Request:
Print the listing below from its opening line through the line holding "# The origin", both ends included.

--- START ---

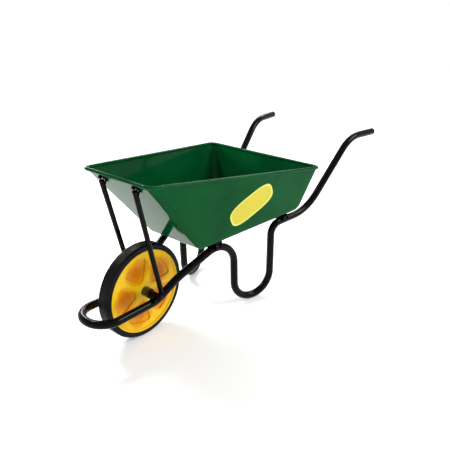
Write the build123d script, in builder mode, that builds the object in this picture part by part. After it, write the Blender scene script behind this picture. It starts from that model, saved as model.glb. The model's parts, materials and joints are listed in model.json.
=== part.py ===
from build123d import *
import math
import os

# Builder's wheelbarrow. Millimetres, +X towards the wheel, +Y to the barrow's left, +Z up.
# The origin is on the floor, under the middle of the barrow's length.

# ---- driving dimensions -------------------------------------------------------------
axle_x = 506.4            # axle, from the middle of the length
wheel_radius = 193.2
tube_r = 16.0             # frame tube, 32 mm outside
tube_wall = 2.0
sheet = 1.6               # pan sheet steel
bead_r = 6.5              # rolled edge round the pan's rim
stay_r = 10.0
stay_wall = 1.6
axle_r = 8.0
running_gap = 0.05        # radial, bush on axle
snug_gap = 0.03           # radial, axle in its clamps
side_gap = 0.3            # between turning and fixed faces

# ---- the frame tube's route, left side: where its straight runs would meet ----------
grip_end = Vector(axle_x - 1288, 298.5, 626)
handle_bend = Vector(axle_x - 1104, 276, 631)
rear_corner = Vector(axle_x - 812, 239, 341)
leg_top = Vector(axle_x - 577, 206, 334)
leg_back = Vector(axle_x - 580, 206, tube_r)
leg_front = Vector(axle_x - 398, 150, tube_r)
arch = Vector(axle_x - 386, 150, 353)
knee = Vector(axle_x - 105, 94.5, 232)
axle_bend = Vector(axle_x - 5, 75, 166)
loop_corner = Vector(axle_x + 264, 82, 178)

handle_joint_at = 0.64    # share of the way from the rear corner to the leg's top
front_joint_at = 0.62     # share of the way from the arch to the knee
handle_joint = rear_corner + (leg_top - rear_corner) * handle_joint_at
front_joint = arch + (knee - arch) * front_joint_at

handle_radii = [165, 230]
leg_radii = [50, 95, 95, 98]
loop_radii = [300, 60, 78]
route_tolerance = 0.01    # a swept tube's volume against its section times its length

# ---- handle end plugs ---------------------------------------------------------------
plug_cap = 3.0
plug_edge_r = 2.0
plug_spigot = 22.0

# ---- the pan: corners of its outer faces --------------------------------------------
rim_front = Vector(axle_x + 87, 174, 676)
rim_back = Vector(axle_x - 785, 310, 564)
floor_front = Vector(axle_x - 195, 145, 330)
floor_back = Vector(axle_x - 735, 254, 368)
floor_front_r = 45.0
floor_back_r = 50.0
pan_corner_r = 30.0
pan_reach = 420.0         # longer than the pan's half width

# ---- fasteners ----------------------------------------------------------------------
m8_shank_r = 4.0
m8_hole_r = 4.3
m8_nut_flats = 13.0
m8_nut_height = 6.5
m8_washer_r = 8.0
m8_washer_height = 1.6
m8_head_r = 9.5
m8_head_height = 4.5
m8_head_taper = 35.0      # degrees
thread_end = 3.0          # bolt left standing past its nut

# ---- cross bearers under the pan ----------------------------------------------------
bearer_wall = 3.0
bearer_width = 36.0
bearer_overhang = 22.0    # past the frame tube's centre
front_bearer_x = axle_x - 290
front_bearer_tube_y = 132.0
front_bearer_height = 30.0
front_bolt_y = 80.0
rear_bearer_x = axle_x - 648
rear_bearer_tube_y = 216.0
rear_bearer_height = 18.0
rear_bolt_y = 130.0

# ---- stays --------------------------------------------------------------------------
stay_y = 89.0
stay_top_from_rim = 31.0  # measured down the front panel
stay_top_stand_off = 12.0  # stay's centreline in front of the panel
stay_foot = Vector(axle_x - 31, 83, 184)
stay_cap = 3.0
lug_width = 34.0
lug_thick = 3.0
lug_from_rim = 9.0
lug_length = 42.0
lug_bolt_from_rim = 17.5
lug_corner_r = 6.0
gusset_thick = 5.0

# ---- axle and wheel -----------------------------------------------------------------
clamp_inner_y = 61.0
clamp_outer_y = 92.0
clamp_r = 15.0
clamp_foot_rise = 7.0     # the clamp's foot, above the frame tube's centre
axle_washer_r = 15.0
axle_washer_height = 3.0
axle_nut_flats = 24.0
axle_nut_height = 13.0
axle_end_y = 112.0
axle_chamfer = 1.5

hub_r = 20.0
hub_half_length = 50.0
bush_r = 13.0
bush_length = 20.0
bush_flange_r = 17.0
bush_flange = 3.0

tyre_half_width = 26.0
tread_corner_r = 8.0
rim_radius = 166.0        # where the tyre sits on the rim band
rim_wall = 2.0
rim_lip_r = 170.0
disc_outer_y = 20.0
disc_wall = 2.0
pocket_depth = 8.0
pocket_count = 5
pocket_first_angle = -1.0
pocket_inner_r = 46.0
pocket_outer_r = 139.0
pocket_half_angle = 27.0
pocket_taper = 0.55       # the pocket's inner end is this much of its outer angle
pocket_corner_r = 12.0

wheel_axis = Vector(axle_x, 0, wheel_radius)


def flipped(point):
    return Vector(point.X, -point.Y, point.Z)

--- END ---

Final answer:
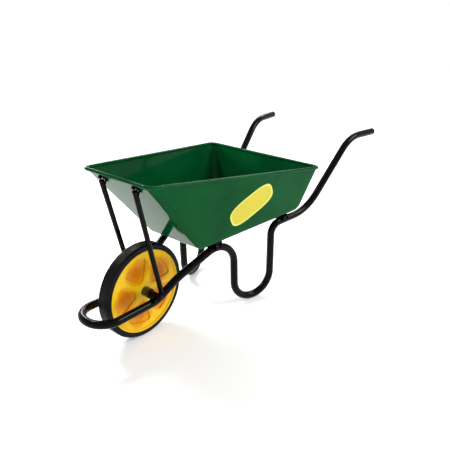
Write the build123d script, in builder mode, that builds the object in this picture part by part. After it, write the Blender scene script behind this picture. It starts from that model, saved as model.glb. The model's parts, materials and joints are listed in model.json.
=== part.py ===
from build123d import *
import math
import os

# Builder's wheelbarrow. Millimetres, +X towards the wheel, +Y to the barrow's left, +Z up.
# The origin is on the floor, under the middle of the barrow's length.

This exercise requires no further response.